First, the /etc/ssh/ssh_config file needs the following line added to it:
AcceptEnv LOADEDMODULES NOMODULES
(NOMODULES will be explained later.) Keep in mind you can use the Host option in the ssh_config file to restrict the hosts that receive this variable. Similarly, the sshd_conf file needs the following line added:
SendEnv LOADEDMODULES NOMODULES
Once the SSHD service is restarted, future SSH sessions will transmit the two variables to remote SSH logins. Before the remote login can use modules, they must be loaded. This step can be done by adding a small piece of code to the user’s .bashrc script:
if [ -z $NOMODULES ] ; then LOADED=`echo -n $LOADEDMODULES|sed 's/:/ /g'` for I in $LOADED do if [ $I != "" ] ; then module load $I fi done else export LOADEDMODULES="" fi
As can be seen from this code, if NOMODULES is set, nothing is done, and no modules are loaded. If it is not set, each module listed in LOADEDMODULES is loaded. Also note that this assumes the module package and module files are available to the node. Consider the example below, in which two modules are loaded (fftw and mpich2) before logging in to another node (n0 in this case). On the first login, the modules are loaded on the remote node. On the second login, with NOMODULES set, no modules are available:
$ module list Currently Loaded Modulefiles: 1) fftw/3.3.2/gnu4 2) mpich2/1.4.1p1/gnu4 $ ssh n0 $ module list Currently Loaded Modulefiles: 1) fftw/3.3.2/gnu4 2) mpich2/1.4.1p1/gnu4 $ exit $ export NOMODULES=1 $ ssh n0 $ module list No Modulefiles Currently Loaded.

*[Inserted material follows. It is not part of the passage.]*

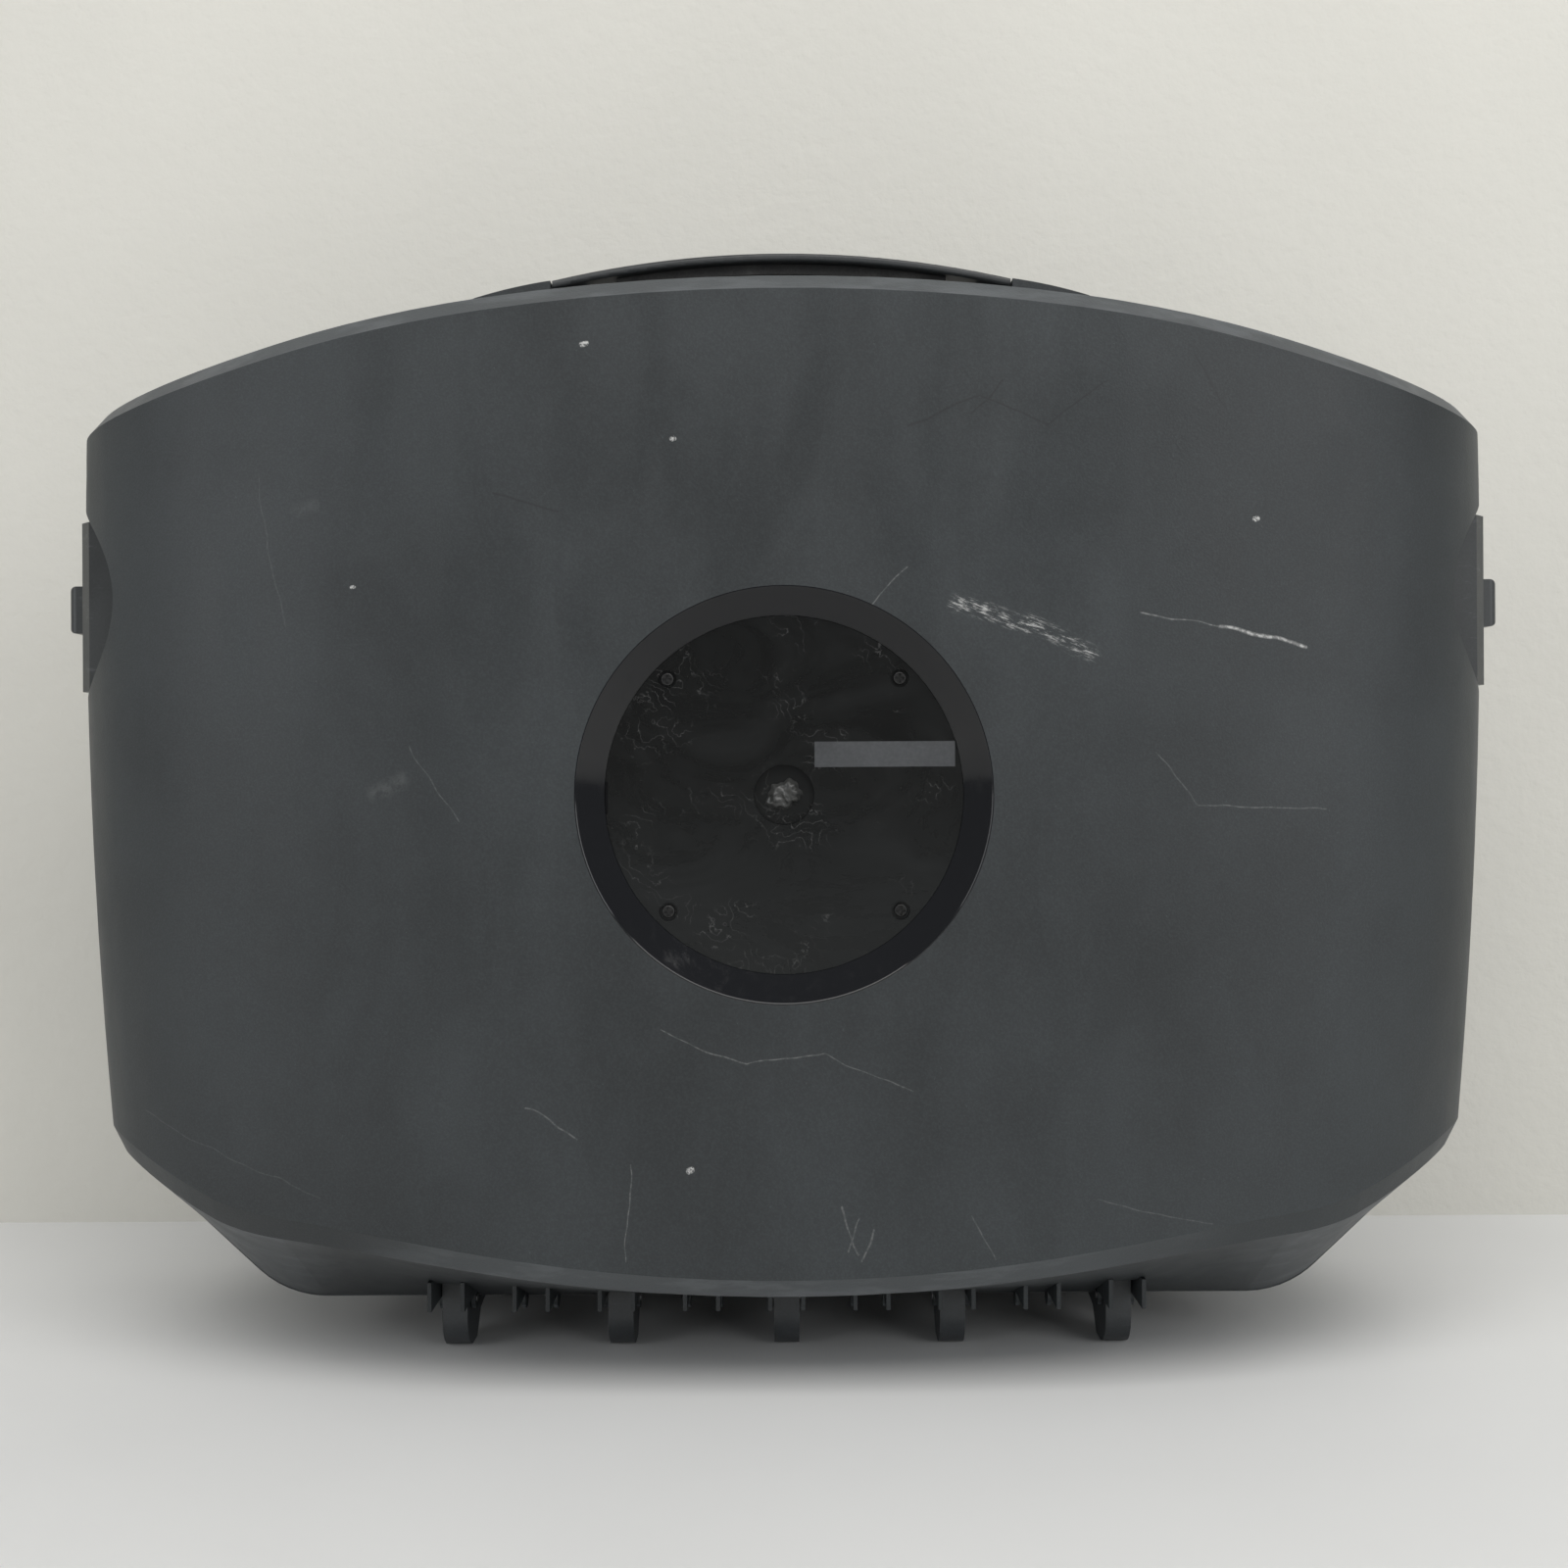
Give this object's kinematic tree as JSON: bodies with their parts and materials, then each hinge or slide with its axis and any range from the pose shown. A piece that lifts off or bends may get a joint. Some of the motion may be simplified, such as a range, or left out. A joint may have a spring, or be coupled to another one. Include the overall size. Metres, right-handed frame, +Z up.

As was noted, one of the important assumptions is the availability of module files to all the nodes. By placing the module files in NFS-shared /opt, all the nodes can find the module files in one place, and they can be added or removed without changing the running image on the node.
Toward Cluster RPMs
The final ingredient to this recipe is to encapsulate both of the above ideas into package RPMs; that is, an RPM will install a package in /opt, make the entry in /opt/ld.so.conf.d, and install a module file. In that way, other then a global ldconfig, the entire package could be installed across the cluster in one step. Indeed, if pdsh (or similar) were required as part of the RPM installation process, the global ldconfig could be done by the RPMs (just like a local ldconfig is done by almost all RPMs).
Of course, building good RPMs takes some time, but once you have the basic “skeleton,” it is not that difficult to drop it into the configure/make/install steps for various packages. Once you have good cluster RPMs for your applications, however, installation and de-installation is simple, convenient, and cluster-wide.